Marcelo não tem mais responsabilidade alguma. E muito menos poderia aceitar – apesar da opinião em contrário de alguns dos seus conselheiros de Estado – a sugestão de António Costa para nomear Mário Centeno como primeiro-ministro, aproveitando a maioria socialista no Parlamento. Além da insanável contradição com a sua sempre afirmada posição de princípio – segundo a qual a maioria absoluta não era indissociável da pessoa do primeiro-ministro que a conquistara –, estaria a sancionar a violação da Constituição que jurou fazer cumprir, uma vez que o líder já demissionário não ouvira o seu próprio partido e, como assim, não tinha legitimidade para fazer qualquer proposta.
Por isso, Marcelo Rebelo de Sousa não precisa de vir dizer que António Costa era o seu «líder preferido» para o PS, nem muito menos que tem «todas as condições para ser presidente do Conselho Europeu ou um bom candidato presidencial».
Porque, objetivamente, não tem.
Se Costa se demitiu por considerar não ter condições para o exercício do cargo, como pode julgar-se no direito de indicar quem poderia ser o seu sucessor?
E Marcelo, que lhe deu razão ao aceitar o seu pedido de demissão, como pode considerar agora que, afinal, Costa tem condições para ser um bom candidato presidencial, uma vez que isso só pode querer dizer que tem condições para poder ser Presidente da República?
As últimas intervenções públicas de António Costa – assestando baterias contra a PGRe Belém – revelam que Costa, afinal e apesar do que diz, ou se arrependeu de ter apresentado a demissão ou aproveitou o momento para se livrar de um fardo que já era incapaz de continuar a carregar.
A leveza e o ar até divertido com que promete andar na campanha e com que diz que o próximo Governo vai ter de cumprir os compromissos assumidos pelo atual em sede de PRRe outras matérias são próprios de quem não tem arrependimento de nada – nem das pessoas que escolheu e que o obrigaram a pedir desculpa aos portugueses (e por que pediu desculpa, afinal?) –, a não ser de ter pedido a demissão (ou mesmo nem isso).
E os ataques da sua máquina de comunicação ao Presidente Marcelo, quer procurando imputar-lhe toda a culpa pela crise política e de governabilidade que pode resultar das próximas legislativas, quer tentando atacar a sua reputação e honorabilidade com o caso das gémeas, são parte de uma vingança irresistível, na tentativa de conservação do poder pelo partido e da própria sobrevivência política pessoal.
Não será por divino acaso que o processo das gémeas surge quatro anos volvidos sobre os factos.
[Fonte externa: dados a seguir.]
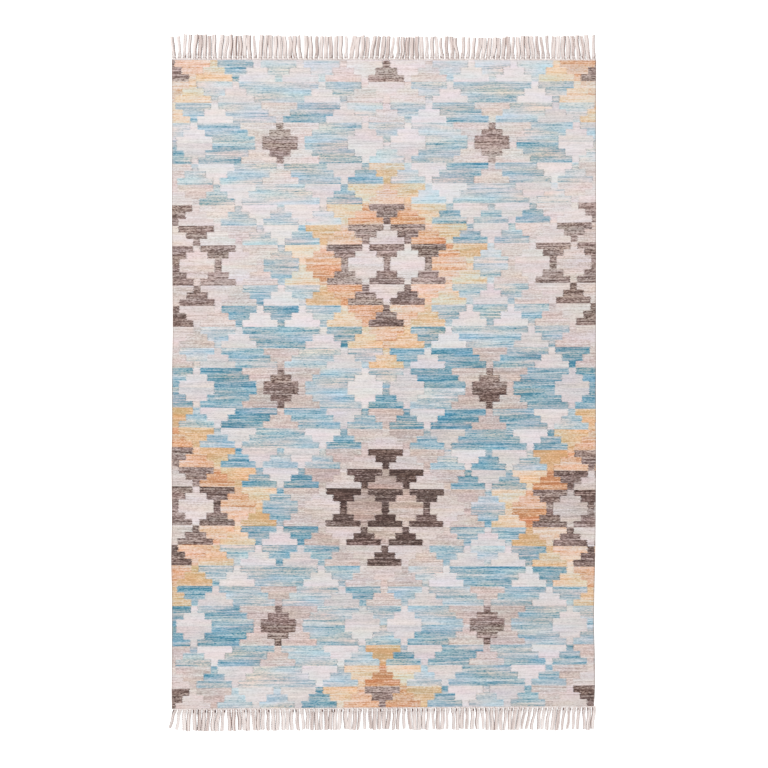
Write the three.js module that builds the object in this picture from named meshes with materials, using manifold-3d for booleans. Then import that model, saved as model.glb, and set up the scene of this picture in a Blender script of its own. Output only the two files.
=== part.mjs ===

Como não será por acaso que se menospreza a salvação das vidas das duas crianças luso-brasileiras. Se nenhuma criança portuguesa saiu prejudicada, que bem empregues foram aqueles quatro milhões de euros, como disse D. José Ornelas e logo lhe caiu tudo em cima, qual herege defensor de tratamentos de favor.
E pela forma como tanta gente se escandaliza com uma ‘cunha’ até parece que vivemos num país decente.
Infelizmente, não.
Vivemos, sim, no país onde um ex-primeiro-ministro, à porta de um tribunal onde está a ser julgado um antigo ministro, lamenta que «pela primeira vez um primeiro-ministro se demitiu por indecente e má figura».
E em que o visado responde que é «azedume».
Não é fácil viver e muito menos ser Presidente num país assim.
Por isso, um Santo Natal, Presidente Marcelo!
Festas Felizes!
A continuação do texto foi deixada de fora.